Internode goes first with Critical Information Summary

Even though it won’t be compulsory for service providers to publish Critical Information Summaries until 1 March 2013, iiNet’s Internode division has released the first CIS we’ve seen in the wild.

We’re certainly not going to get picky about this. After all, it takes gumption to go first. But since Internode has given the industry a starting point, we will take a look at it.

Background: The TCP Code doesn’t include a CIS template

The TCP Code is very prescriptive about the core elements of a CIS including its title, headings, order and core content. But it doesn’t actually contain a document template, so each telco needs to create its own. That’s one reason Internode’s effort is so interesting.

Internode’s approach

Sensibly, Internode has selected a pretty simple product for its first shot at a CIS. The NodeMobile offers are a no contract monthly mobile plan at three price points, available only to Internode customers with a fixed line voice or data service. So it doesn’t exactly stress test the Code’s CIS formula.

What we noticed

The Code’s rigid order raises legalistic questions

The TCP Code expressly mandates that information in a CIS must be in the order laid out in the Code. Internode’s CIS shows that this is not as simple as you might think.

According to the Code, the first info item in a CIS has to be a description of the offer, including any bundling conditions, followed by any minimum term, followed by any other conditions or qualifications.

In the case of Internode’s offer, only Internode fixed line customers qualify. Is that properly characterised as a bundling condition, that should appear before the minimum term or an offer qualification, that should be listed after the minimum term? Apparently Internode considers it a bundling arrangement, since the requirement precedes the minimum term.

That’s what happens when you make very detailed rules

What this makes clear is the price to be paid for regulating a document so tightly. It introduces fine, legalistic distinctions that are quite unfortunate. But apparently the regulator was so concerned that the industry would not, or could not, follow a more general product disclosure requirement in accordance with its spirit that it deemed it necessary to lock down the rules very specifically.

The pricing information isn’t clear or prominent

We think this is not Internode’s fault (except for one issue – see below).  Internode has followed the rules, but it seems that the rules don’t really assure clear, prominent pricing info in a CIS.

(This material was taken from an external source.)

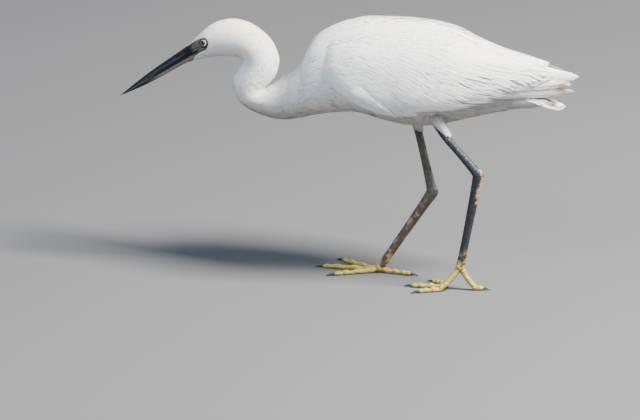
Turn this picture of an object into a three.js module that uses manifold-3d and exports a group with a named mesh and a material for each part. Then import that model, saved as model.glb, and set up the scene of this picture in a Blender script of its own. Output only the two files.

The key piece of info we want about a mobile voice plan is what it will cost to make a call.  There’s not a word about that on the first page of the CIS (and any busy person will tell you that if key info isn’t on the first page of a document, it’s a problem.)

The first info about call costs (or SMS costs or data costs) is on the second page, in what appears to be the smallest print in the document, under the ‘Standardised Cost Information’ heading.  And the actual cost of a two minute call is in small print as the last expression in a 27 word para.   It hardly hits you between the eyes.

But what’s the cost per minute?

It seems we all got so excited about the new ‘unit pricing’ requirements that we forgot to require a CIS to state the per minute call cost.  The cost of a two minute call is interesting, but how do I know what a three minute call costs if the CIS doesn’t include the per minute charge?

And nothing in the TCP Code requires it to!

But doesn’t the Internode CIS state the per minute charge?

Sort of, but not clearly.

The first point is that it doesn’t have to.  It could as easily have said:

The cost of a two minute call including flagfall is $2.15.  Go figure what a three minute call would be.

The second point is that the quoted per minute and per SMS costs apparently only apply to usage outside the cap sorry, ‘included value’.  It doesn’t tell us what the per minute or per SMS charges are for usage inside the included value allowance.

Now, working back from the info that is provided about voice calls, you can actually work out that ‘inside the minimum charge’ usage costs the same as the ‘outside the minimum charge’ usage.  So, in saying that ‘the above costs apply to usage outside of the monthly included value of the plan’ Internode is (inadvertently, no doubt) making a slightly misleading statement.  It (wrongly) implies that the charges don’t apply for voice calls inside the included value.  But they do.

The same applies to the quoted SMS rate.  Despite the note that ‘the above costs apply to usage outside of the monthly included value of the plan’ the only way it could work is if the rate applies to all SMSes, inside and outside included value.

But we shouldn’t have to figure these things out.  It should be crystal clear.

What Internode was trying to say

What we think Internode really meant was that the quoted charges apply to all usage, but will only result in extra bill charges after the included value amounts are consumed.  Maybe that could be simply expressed by adding just one word:

The above costs also apply to usage outside of the monthly included value of the plan.

Overall

Internode has wisely begun with a simple product, and overall its CIS looks pretty good. Other products and plans will be much more challenging to shoehorn into the mandatory format. But good on Internode for taking a lead and showing us how it can be done.